Would likes 256 and 257 be more clear (and perhaps more efficient) if written using setdiff ?

Also, it seems line 257 might have a typo. As currently written, wouldn't this give a warning about non-multiple vector lengths? Was it intended to be:

ccList$calcNodesNoSelf <- ccList$calcNodesNoSelf[!ccList$calcNodesNoSelf %in% asisEffects]

I agree a lot of the checks should be added, per the comments in the current code. Perhaps also add:

## TODO: check asisEffects none are data (quite defensive)
## TODO: check asisEffects all come from the same declID (perhaps more important)

The second of those, above, seems important to cover some non-standard cases, e.g. some of the random effects come from a different declaration for example:

for(i in     1:r)   b[i] ~ dnorm(target,                  sd = whatever)
for(i in (r+1):n)   b[i] ~ dnorm(target + something_else, sd = whatever)

or one could imagine where the mean is target in both cases, but the sd arguments are different: whatever1 and whatever2.

Documentation at the end of MCMC_samplers.R should be updated, to include the Yu and Meng (2011) reference.

I would please request some formatting changes, to be consistent with other code/samplers, but that can come later (and I'd be quite happy to make those changes).

Could a test be added, to demonstrate the correct asymptotic posterior is achieved?

paciorek commented 5 months ago

@danielturek thanks for this very useful and detailed feedback.

On the question of automated checking, I agree this would be nice. However, I am wary of (a) being confident about catching all the special cases given our past experience in analogous situations and (b) the extra work of doing that given other priorities. My thought was that we describe to users when the sampler is appropriate and move some of the burden onto the user, albeit with some double-checking.

danielturek commented 5 months ago

@paciorek What you said makes sense; I certainly understand your point that "in the past, we're never able to anticipate and handle all use-cases; users always come up with something we didn't imagine".

My only lingering hesitation, is this approach makes the new option a big step more annoying to use.

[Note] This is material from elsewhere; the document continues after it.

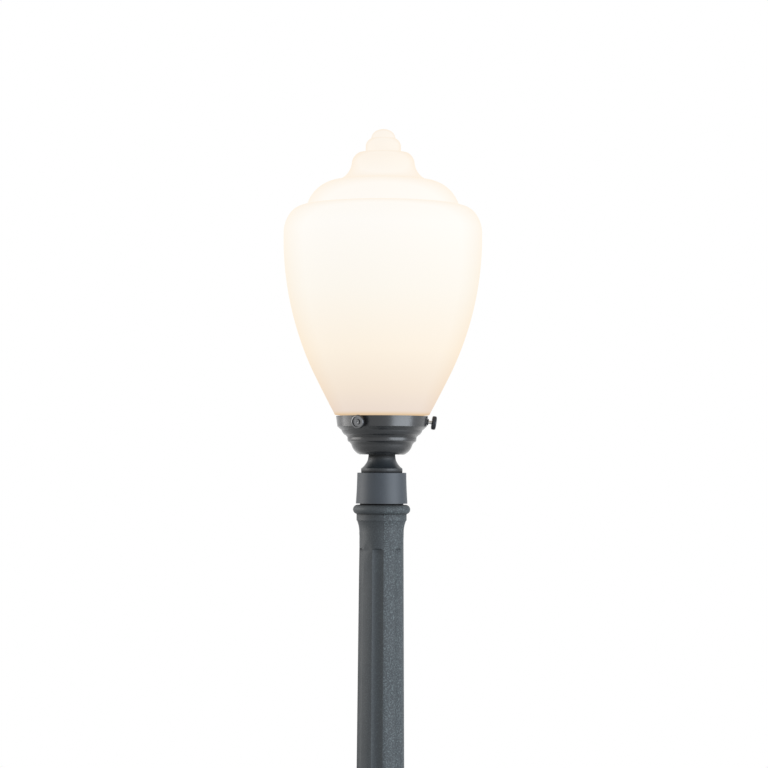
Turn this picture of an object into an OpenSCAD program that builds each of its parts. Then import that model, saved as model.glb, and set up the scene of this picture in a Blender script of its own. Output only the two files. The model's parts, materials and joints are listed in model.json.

It would be so much nicer to write:

conf$addSampler("mu", "RW", includeRE = TRUE)

In the end, I'm fine either way.

paciorek commented 5 months ago

A middle ground might be to allow your example input but warn user in docs and, specifically, in a printed note what the sampler assumes, particularly for things we don't fully check. Let me think on that particular aspect more.

perrydv commented 5 months ago

Hi @paciorek @danielturek I am catching up here. A few thoughts:

paciorek commented 5 months ago

Here's a variation on some of the things under discussion.

We could have a distinct sampler, perhaps: sampler_joint_effects or sampler_noncentered_effects or sampler_joint_RE. In its setup we then have various options for checking and what not. In run it just calls out sampler_RW. (We could also allow a user to ask for various types of samplers on the top node, e.g. RW or slice, if we want a version of this that does slice sampling for top nodes.)

The actual sampling could done in our current sampler(s), in particular sampler_RW. Now that would mean that, as I have in the current PR, sampler_RW has some code blocks that are new and only for this use case. I don't see a way of avoiding that given the code blocks are embedded in the sampler. But if we have the user interface go through a separate sampler, then I think it's clearer to users what the sampler is, and we don't need to modify documentation for our core samplers. Of course we could also start out with the embedded sampler being a duplicate of sampler_RW but with the extra blocks and then combine into sampler_RW at a later date if avoiding code duplication seems like the right thing to do after further consideration. For the moment, actually, maybe that is the way to go.

To @perrydv 's point about correctness, yes, agreed and very good point. Where I am leaning at the moment is that we put in all the calculations to ensure correctness but then if we can in a simple fashion check and be confident that we are in a situation where we can leave calculations out, then we leave them out. I will also see, in the CDFW case, how much time is added to do the extra calculations - it may well be minimal.

paciorek commented 4 months ago

Based on this discussion and an offline discussion with Perry, here's what I've done:

Not yet done: writing documentation for sampler_noncentered and setting up tests.

paciorek commented 4 months ago

Ok, one update here. If we want to have a single sampler_RW that has regular sampler and allows the noncentered variation, we'd need a nimbleFunctionList to handle the fact that in run code we need to call getParam(node, 'mean') inside an if statement that is not active when using standard RW sampler.

At the moment this has tipped the balance into having our current sampler_RW and a new sampler_RW_noncentered and similarly for slice sampler. There will be a bunch of duplicated code. Could be revisited in the future.

paciorek commented 4 months ago

@perrydv @danielturek (@kenkellner in case you're interested given we've used this in the CDFW comparisons), I've cleaned up the noncentered sampler, adding roxygen and testing, and fixing somethings revealed in testing.

I think this is close to finished. The roxygen deserves some attention as I spent some time trying to describe the sampler carefully, but more eyes would help.

@danielturek please weigh in now on what formatting changes you'd like.

danielturek commented 4 months ago

@paciorek I looked over this carefully, and it looks great. This will be a nice addition.

perrydv commented 4 months ago

@paciorek I am taking a fresh look at this as we run up to a release.

perrydv commented 4 months ago

Also, how about shortening control list arguments:

paciorek commented 4 months ago

I've added a dynamic check for presence of a mean parameter.

As far as simpler names, we can't use type as that would conflict with the type='noncentered' if the user passes control args via .... I'll change to sampler and param.